Squid also makes a great bait option

I love to catch and cook squid, but it has also become my primary source of bait. When making calamari the first thing I do is cut of the tentacles and store them away in the fridge. This becomes my continual source of fresh bait for my next fishing outing. Most fish love squid as bait this might include flathead, snapper, whiting, gummy shark and much more. Squid tentacles are a great option for bait as it stays on the hook and is a reliable choice for catching a few fish.

Scents

Yep, there seems to be a product for just about everything. One of the recent hypes is the Squid scent spray. Ecogear have developed a Egi Squid Scent Spray which suggests it can improve catch rates by 40%. That’s a bold claim but maybe worthwhile giving a go if we can believe the marketing hype.  ( Day time Egi Max Scent ) ( Nighttime Glow Max Scent ).

Squid hotspots around Melbourne & Victoria

There are many areas in Port Phillip Bay, Western Port, Mornington Peninsula and Corio Bay.
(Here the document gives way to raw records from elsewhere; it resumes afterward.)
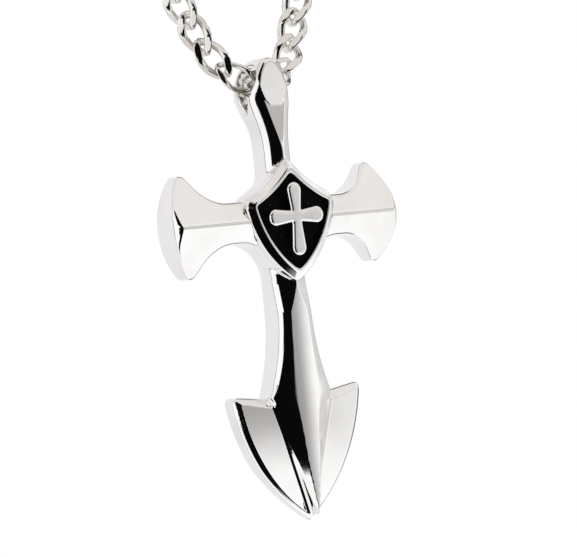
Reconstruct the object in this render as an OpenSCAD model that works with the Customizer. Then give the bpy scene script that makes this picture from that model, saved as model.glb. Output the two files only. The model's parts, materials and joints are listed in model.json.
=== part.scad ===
// Cross pendant on a curb chain.
// Millimetres. The origin lies on the skin at the nape, where the chain rests.
// +Z is up, -Y is the wearer's front and +X is the viewer's right.
// Each metal piece is drawn in the pendant's own frame, with its flat back at y = 0,
// its front towards -Y and the middle of the arms at z = 0, and is then hung on the chain.

/* [Cross] */
// Height of the arms' middle ridge above the back
ridge_h = 4.3; // [3.8:0.1:4.6]
// Height of the flat band along the shaft above the back
band_h = 3.9; // [3.4:0.1:4.2]
// Distance from the middle to a corner of an arm
arm_corner_x = 13.9; // [12:0.1:16]
// Distance from the middle to the round end of an arm
arm_end_x = 16.5; // [15.2:0.1:18]
// Half width of an arm's flared end
arm_end_half = 5.95; // [5:0.05:7]
// Half width of an arm where it is narrowest
arm_neck_half = 2.4; // [2:0.05:3]
// Fall of the facets on each side of an arm's ridge, in mm per mm
arm_fall = 0.43; // [0.3:0.01:0.5]
// Half width of the upper shaft where it is narrowest
upper_half = 1.85; // [1.5:0.05:2.2]
// Half width of the head where it is widest
head_half = 2.85; // [2.5:0.05:3.4]
// Height of the head's top above the middle of the arms
head_top = 19.25; // [18:0.05:21]
// Half width of the lower shaft where it is narrowest
lower_half = 2.4; // [2:0.05:3]
// Fall of the bevels beside the flat band, in mm per mm
band_fall = 0.5; // [0.3:0.01:0.6]

/* [Bail] */
// Radius of the round part of the hole that the chain runs through
bail_r = 1.75; // [1.7:0.05:2]
// Metal above the hole
bail_wall = 0.85; // [0.7:0.05:1.2]
// Metal behind the hole
bail_back_wall = 0.6; // [0.5:0.05:1]
// Distance from the flat back forward to the middle of the hole
bail_in = 0.8; // [0.7:0.05:1]
// Length of the hole's pointed lower end, from its middle
bail_drop = 3.85; // [3:0.05:4.2]
// Width of the flare at each mouth of the hole
bail_flare = 0.2; // [0.1:0.05:0.4]

/* [Arrow foot] */
// Depth of the foot's point below the middle of the arms
tip_drop = 35.6; // [33:0.1:38]
// Depth of the barbs' upper edge below the middle of the arms
barb_drop = 20.75; // [19:0.1:22]
// Rise of the barbs' upper edge towards its outer end
barb_rise = 0.6; // [0:0.05:0.6]
// Half width of the foot across its barbs
barb_half = 9.4; // [8.4:0.1:11]
// Height of the wings' flat facets above the back
wing_h = 2.55; // [2.2:0.05:2.8]
// Height of the wings' outer edge above the back
wing_edge_h = 1.85; // [1.5:0.05:2.1]
// Width of the bevel around the wings
wing_bevel = 0.95; // [0.6:0.05:1.2]
// Height of the spear's side edges above the back
spear_edge_h = 3.2; // [2.9:0.05:3.4]
// Half width of the spear at its shoulders
spear_half = 4.45; // [4:0.05:5]

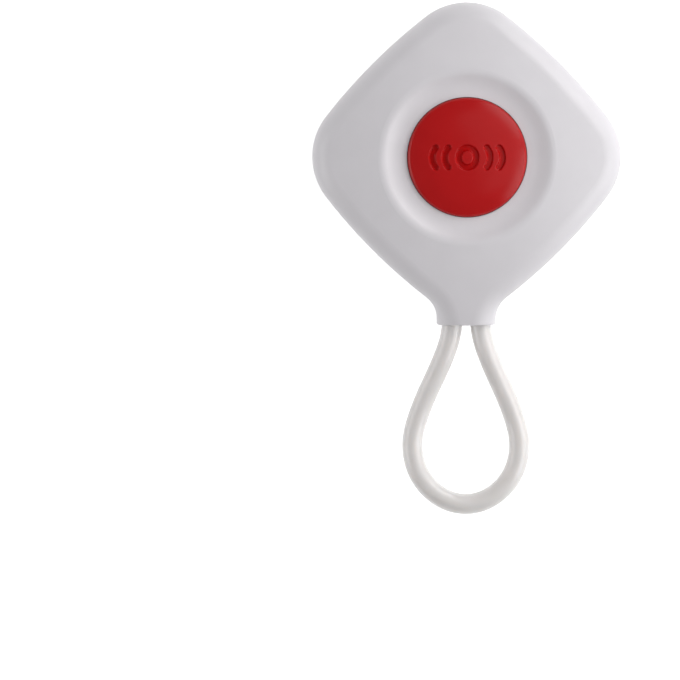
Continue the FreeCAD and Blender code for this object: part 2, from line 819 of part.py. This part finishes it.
def chip_capacitors():
    inside = [(-component_step, angle) for angle in (30, 38, 150)]
    outside = [(component_step, angle) for angle in (38, 52)]
    return small_parts(inside + outside, capacitor_height)


def chip_resistors():
    inside = [(-component_step, angle) for angle in (60, 68, 112, 120)]
    outside = [(component_step, angle) for angle in (118, 152)]
    return small_parts(inside + outside, resistor_height)


def cover_screw():
    """A pan-head screw that points up from the back, with a cross recess in its head."""
    seat = screw_head_depth + screw_head_height
    tip = board_top + screw_bite
    screw = turned(polygon([
        at(0, screw_head_depth),
        at(screw_head_radius - screw_edge, screw_head_depth),
        at(screw_head_radius, screw_head_depth + screw_edge),
        at(screw_head_radius, seat),
        at(screw_radius, seat),
        at(screw_radius, tip - screw_edge),
        at(screw_radius - screw_edge, tip),
        at(0, tip),
    ]))
    half = recess_width / 2
    arm = box(-recess_reach, recess_reach, -half, half, 0, screw_head_depth + recess_depth)
    return screw.cut([arm, put(arm, 0, 0, 90)])


def cover_screws():
    return Part.makeCompound([put(cover_screw(), x, y) for x, y in screw_places])


def cord_ferrule():
    """A crimped double ferrule that keeps both ends of the cord in the neck."""
    radius = cord_radius + ferrule_gap + ferrule_wall
    ferrule = twin_barrel(radius, ferrule_start, ferrule_end)
    sockets = [
        Part.makeCylinder(cord_radius + ferrule_gap, ferrule_socket + 1,
                          Vector(x, -cord_start, split_height), Vector(0, -1, 0))
        for x in cord_sides
    ]
    return ferrule.cut(sockets)


# The cord's route from its left end in the ferrule, straight out of the neck, down to the table and
# round the loop. The right half is its mirror image.
left_route = [
    Vector(-cord_pitch / 2, -cord_start, split_height),
    Vector(-cord_pitch / 2, -33.0, split_height),
    Vector(-4.25, -39.1, 4.15),
    Vector(-9.05, -49.3, 2.45),
    Vector(-10.9, -56.6, 2.05),
    Vector(-8.85, -63.4, 2.02),
    Vector(-3.25, -67.8, 2.02),
]
cord_route = left_route + [mirrored(point) for point in reversed(left_route)]


def rounded_path(points):
    """Straight runs joined by the largest tangent arcs that the runs allow."""
    edges = []
    here = points[0]
    for before, corner, after in zip(points, points[1:], points[2:]):
        back = (before - corner)
        ahead = (after - corner)
        reach = 0.45 * min(back.Length, ahead.Length)
        turn = math.pi - back.getAngle(ahead)
        radius = reach / math.tan(turn / 2)
        print("cord: turn %.0f degrees, radius %.1f mm" % (math.degrees(turn), radius))
        start = corner + back.normalize() * reach
        end = corner + ahead.normalize() * reach
        inwards = (back + ahead).normalize()
        middle = corner + inwards * (math.hypot(radius, reach) - radius)
        edges += [line(here, start), Part.Arc(start, middle, end).toShape()]
        here = end
    edges.append(line(here, points[-1]))
    return Part.Wire(edges)


def lanyard_cord():
    path = rounded_path(cord_route)
    section = Part.Wire(Part.makeCircle(cord_radius, cord_route[0], Vector(0, -1, 0)))
    tube = path.makePipeShell([section], True, False)
    expected = math.pi * cord_radius ** 2 * path.Length
    print("cord: length %.1f mm, volume %.1f, expected %.1f" % (path.Length, tube.Volume, expected))
    return tube


NODES = {
    "front_cover": front_cover,
    "back_cover": back_cover,
    "housing_seal": housing_seal,
    "button_cap": button_cap,
    "return_diaphragm": return_diaphragm,
    "circuit_board": circuit_board,
    "loop_antenna": loop_antenna,
    "battery_cell": battery_cell,
    "battery_holder": battery_holder,
    "battery_positive_clip": positive_clip,
    "battery_negative_contact": negative_contact,
    "battery_pad": battery_pad,
    "switch_base": switch_base,
    "switch_top_plate": switch_top_plate,
    "switch_snap_disc": switch_snap_disc,
    "switch_plunger": switch_plunger,
    "switch_terminals": switch_terminals,
    "encoder_chip": encoder_chip,
    "encoder_leads": encoder_leads,
    "saw_resonator": saw_resonator,
    "transmitter_transistor": transmitter_transistor,
    "chip_capacitors": chip_capacitors,
    "chip_resistors": chip_resistors,
    "cover_screws": cover_screws,
    "cord_ferrule": cord_ferrule,
    "lanyard_cord": lanyard_cord,
}

os.makedirs("parts", exist_ok=True)
for node, make in NODES.items():
    shape = make()
    solids = len(shape.Solids)
    print("%s: valid %s, solids %d, volume %.2f mm3" % (node, shape.isValid(), solids, shape.Volume))
    shape.exportStep("parts/%s.step" % node)
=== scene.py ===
import json
import math

import bmesh
import bpy
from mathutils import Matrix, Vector


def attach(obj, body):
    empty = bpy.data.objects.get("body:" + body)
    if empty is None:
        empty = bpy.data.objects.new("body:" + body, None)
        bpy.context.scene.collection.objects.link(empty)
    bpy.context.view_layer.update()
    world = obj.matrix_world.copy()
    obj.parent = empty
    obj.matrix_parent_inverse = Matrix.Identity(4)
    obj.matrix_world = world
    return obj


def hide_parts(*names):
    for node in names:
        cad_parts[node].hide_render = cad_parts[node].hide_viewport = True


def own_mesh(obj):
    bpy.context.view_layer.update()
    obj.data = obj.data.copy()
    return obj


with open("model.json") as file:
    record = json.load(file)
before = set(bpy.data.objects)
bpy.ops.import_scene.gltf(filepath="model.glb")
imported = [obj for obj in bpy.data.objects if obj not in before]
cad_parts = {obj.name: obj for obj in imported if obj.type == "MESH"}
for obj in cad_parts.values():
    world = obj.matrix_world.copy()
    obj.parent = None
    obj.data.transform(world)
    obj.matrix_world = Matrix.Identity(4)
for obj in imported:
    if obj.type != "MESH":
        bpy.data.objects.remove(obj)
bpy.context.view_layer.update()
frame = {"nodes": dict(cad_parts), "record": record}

# Wireless panic button: a white moulded pebble on its corner, a red push button in a round dish and a
# soft cord loop at the neck. It lies on its flat back, with the button up. Sizes are in millimetres
# and turned into metres by MM.

MM = 0.001
scene = bpy.context.scene

# The photograph's frame: its real width and middle on a plane near the covers' joint
view_width = 132.26
view_centre = (-24.57, -35.65)
view_plane = 5.0
view_lean = (-2.5, -0.3)    # degrees about X and Y, away from straight down
lens = 400.0
sensor = 36.0

# Lights, all facing the button: azimuth and elevation in degrees, where azimuth 0 is +X and 90 is +Y, then
# distance, width and height in metres and power in watts
lights = {
    "key_far": (45, 34, 0.4, 0.27, 0.27, 0.61),
    "key_near": (-20, 34, 0.4, 0.27, 0.27, 0.57),
    "high_right": (20, 60, 0.4, 0.4, 0.4, 0.25),
    "low_right": (5, 18, 0.9, 1.3, 0.5, 0.9),
    "low_left": (186, 21, 0.9, 0.7, 0.6, 2.6),
}
soft_light = 0.24           # the world's even light on the surfaces
mirror_overhead = 0.15      # how bright mirrors see the world overhead; near the horizon it is white
mirror_fade = (0.12, 0.65)  # between these rises of a direction it fades

# Floor
floor_half = 3.0            # metres
floor_drop = 0.02
floor_tone = 0.9
floor_glow = 0.77           # lifts the floor to white for what looks straight at it

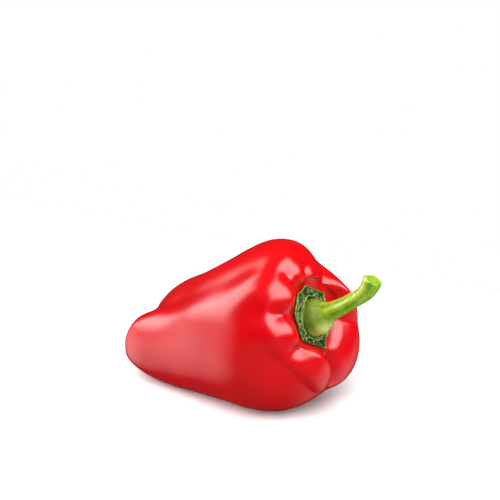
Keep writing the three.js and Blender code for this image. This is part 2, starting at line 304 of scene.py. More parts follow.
# Each wave is a product of two sines. A sine has a length along the fruit, a count round it and a start.
WAVES = [
    dict(height=0.50, sines=[(7.1, 2, 0.4), (-19, 5, QUARTER_TURN)]),
    dict(height=0.40, sines=[(5.3, -3, 1.9), (23, 4, 0.7)]),
    dict(height=0.25, sines=[(3.4, 7, 0.0), (math.inf, 3, 1.1 + QUARTER_TURN)]),
    dict(height=0.20, sines=[(2.6, -9, 2.2 + QUARTER_TURN), (15, 6, 0.0)]),
]
WAVES_START = (0.03, 0.2)
WAVES_END = (0.72, 0.8)


def unevenness(t, along, angle):
    """How far the skin stands out or in: for each wave, its height times the sines of its two phases,
    where a phase is along over the length, plus the count times the angle, plus the start."""
    turn = np.radians(angle)
    total = 0
    for wave in WAVES:
        height = wave["height"]
        for length, count, start in wave["sines"]:
            height = height * np.sin(along / length + count * turn + start)
        total = total + height
    open_skin = smooth(*WAVES_START, t) * (1 - smooth(*WAVES_END, t))
    return UNDULATION * total * open_skin[:, None]


over_the_top = unevenness(np.full(1, 0.4), 50, np.arange(-30, 31, 20))
print("unevenness across the top, mm:", over_the_top.round(3).tolist())

# %% [markdown]
# ## From arrays to a mesh
# Every piece here is a stack of closed rings with a point at each end, so one function makes them all.
# Quads join each ring to the next, and a fan of triangles closes each pole. The faces are wound so that
# they look outwards. Numbers that the finishes need ride along as attributes on the points.

# %% From arrays to a mesh
def ring_mesh(name, first, rings, last, finish, attributes):
    """A closed mesh from rings of points between a first and a last point, in millimetres from the
    part's origin."""
    rows, count = rings.shape[:2]
    points = np.vstack([first[None], rings.reshape(-1, 3), last[None]]) * MM
    ring = 1 + np.arange(rows * count).reshape(rows, count)
    here, on = ring, np.roll(ring, -1, axis=1)
    quads = np.stack([here[:-1], on[:-1], on[1:], here[1:]], axis=-1).reshape(-1, 4)
    start = np.stack([np.zeros(count, int), on[0], here[0]], axis=-1)
    end = np.stack([np.full(count, len(points) - 1), here[-1], on[-1]], axis=-1)
    mesh = bpy.data.meshes.new(name)
    mesh.from_pydata(points.tolist(), [], quads.tolist() + start.tolist() + end.tolist())
    for key, values in attributes.items():
        layer = mesh.attributes.new(key, "FLOAT", "POINT")
        poles = [values[0].mean(keepdims=True), values[-1].mean(keepdims=True)]
        full = np.concatenate([poles[0], values.ravel(), poles[1]])
        layer.data.foreach_set("value", full.astype(np.float32))
    mesh.shade_smooth()
    mesh.materials.append(finish)
    mesh.validate()
    piece = bpy.data.objects.new(name, mesh)
    bpy.context.scene.collection.objects.link(piece)
    size = (points.max(axis=0) - points.min(axis=0)) / MM
    print(name, "faces:", len(mesh.polygons), "size, mm:", [round(float(side), 1) for side in size])
    return piece


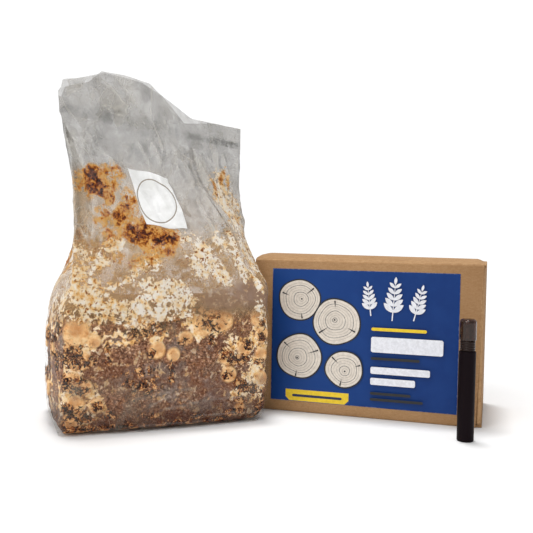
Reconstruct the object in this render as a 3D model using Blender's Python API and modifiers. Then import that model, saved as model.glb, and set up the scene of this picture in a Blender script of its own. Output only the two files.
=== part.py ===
"""Shiitake grow kit: a fruiting block grown through with mycelium in its sealed filter bag, the
kraft mailer that it ships in, stood up on its side, and a slim mist sprayer.

Metres, +Z up. The origin is on the floor, under the middle of the three things as they stand.
+X runs from the bag to the mailer, and +Y goes away from the person who looks at them.
"""

import math
import random

import bmesh
import bpy
import numpy as np
from mathutils import Vector

# Where each thing stands before all three are centred on the origin: the front left bottom
# corner of the bag and of the mailer, the middle of the sprayer's foot, and how each is turned.
BAG_PLACE = (-0.1781, 0.6297)
BAG_TURN = math.radians(21.6)
CARTON_PLACE = (-0.0114, 0.7524)
CARTON_TURN = math.radians(-17.4)
SPRAYER_PLACE = (0.1814, 0.6415)

# Film and block. The film is drawn thicker than the real 0.1 mm so that it is a solid.
FILM = 0.0008
SEAL_GAP = 0.0012
MOUTH_FLARE = 0.0035
BAG_WIDTH = 0.199
BAG_COLUMNS = 48
BLOCK_BASE = 0.0016
BLOCK_INSET = 0.0062
KNOT_CLEARANCE = 0.0016
PATCH_THICK = 0.0005
PATCH_GAP = 0.0006
PATCH_CELLS = 5

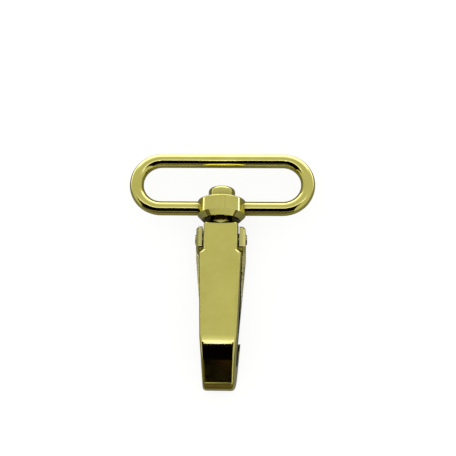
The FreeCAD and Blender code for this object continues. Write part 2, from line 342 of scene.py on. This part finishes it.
def make_world():
    """Even grey room, seen as white by the camera."""
    world = bpy.data.worlds.new("studio")
    bpy.context.scene.world = world
    world.use_nodes = True
    tree = world.node_tree
    tree.nodes.clear()
    output = tree.nodes.new("ShaderNodeOutputWorld")
    room = tree.nodes.new("ShaderNodeBackground")
    room.inputs["Color"].default_value = (*white, 1.0)
    path = tree.nodes.new("ShaderNodeLightPath")
    level = tree.nodes.new("ShaderNodeMapRange")
    level.inputs["To Min"].default_value = world_level
    level.inputs["To Max"].default_value = 1.0
    tree.links.new(path.outputs["Is Camera Ray"], level.inputs["Value"])
    tree.links.new(level.outputs["Result"], room.inputs["Strength"])
    tree.links.new(room.outputs["Background"], output.inputs["Surface"])


def make_studio():
    """Soft boxes behind and overhead, and dark cards on the camera's side."""
    make_floor()
    make_world()
    add_panel("back_box", (box_edge, back_edge), box_sides, white, back_levels)
    add_panel("sky", (sky_edge, box_edge), box_sides, white, sky_levels, mottle=sky_mottle)
    add_panel("top_strip", (card_edge, sky_edge), box_sides, white, strip_levels)
    add_panel("bend_strip", (bend_edge, card_edge), bend_sides, white, bend_levels, nearer=card_gap)
    add_panel("dark_card", (card_edge, apron_edge), card_sides, card_black, card_levels)
    add_panel("glint", glint_angles, glint_sides, glint_brown, glint_levels, nearer=card_gap)
    add_panel("apron", (apron_edge, -back_edge), card_sides, apron_brown, apron_levels)
    add_arch()
    add_floor_card("apron_floor", -floor_card_near, -floor_card_far, card_sides, apron_brown,
                   apron_floor_levels)
    add_floor_card("far_floor", floor_card_near, floor_card_far, box_sides, white, far_floor_levels)


def make_camera():
    """Camera aimed at the hook, rolled as in the photograph."""
    az = math.radians(camera_azimuth)
    el = math.radians(camera_elevation)
    away = Vector((math.cos(el) * math.sin(az), -math.cos(el) * math.cos(az), math.sin(el)))
    right = (-away).cross(Vector((0.0, 0.0, 1.0))).normalized()
    up = right.cross(-away)
    roll = math.radians(camera_roll)
    rolled_right = math.cos(roll) * right + math.sin(roll) * up
    rolled_up = math.cos(roll) * up - math.sin(roll) * right
    data = bpy.data.cameras.new("camera")
    data.lens = camera_lens
    data.sensor_width = camera_sensor
    data.sensor_fit = "HORIZONTAL"
    data.clip_start = 0.01
    data.clip_end = 20.0
    camera = bpy.data.objects.new("camera", data)
    bpy.context.scene.collection.objects.link(camera)
    turn = Matrix((rolled_right, rolled_up, away)).transposed().to_4x4()
    camera.matrix_world = Matrix.Translation(camera_aim + away * camera_distance) @ turn
    bpy.context.scene.camera = camera


def dress(node, material):
    """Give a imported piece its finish."""
    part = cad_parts[node]
    part.data.materials.clear()
    part.data.materials.append(material)


bpy.context.scene.view_settings.view_transform = "Standard"
make_camera()
make_studio()

# Each metal's colour, roughness, depths of its ripples and pits in metres, and wear of its edges
gold = metal("gold_plate", plate_colour, 0.07, 8e-6, 8e-8, 0.35)
pin_metal = metal("plated_pin", pin_colour, 0.16, 8e-6, 1e-6, 0.5)
steel = metal("spring_steel", steel_colour, 0.24, 4e-6, 1e-6, 0.2)
for node in ("strap_loop", "hook_body", "gate"):
    dress(node, gold)
dress("gate_pin", pin_metal)
dress("gate_spring", steel)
Areas such as Rye, Frankston, Sorrento, Blairgowrie, Mount Martha, Flinders, Portsea, Ricketts Point, Queenscliff, Geelong, Williamstown, Altona, and Werribee.

The final word from the author

I love fishing and I’m happy catching any type of fish regardless of the size or species. I love targeting squid, there easily accessible, they’re great fun to catch and easily one of the best eating species to target. Remember to always check fishing regulations and catch limits in your area. Where possible practice catch and release you don’t need to hit your bag limits just keep a couple for a feed.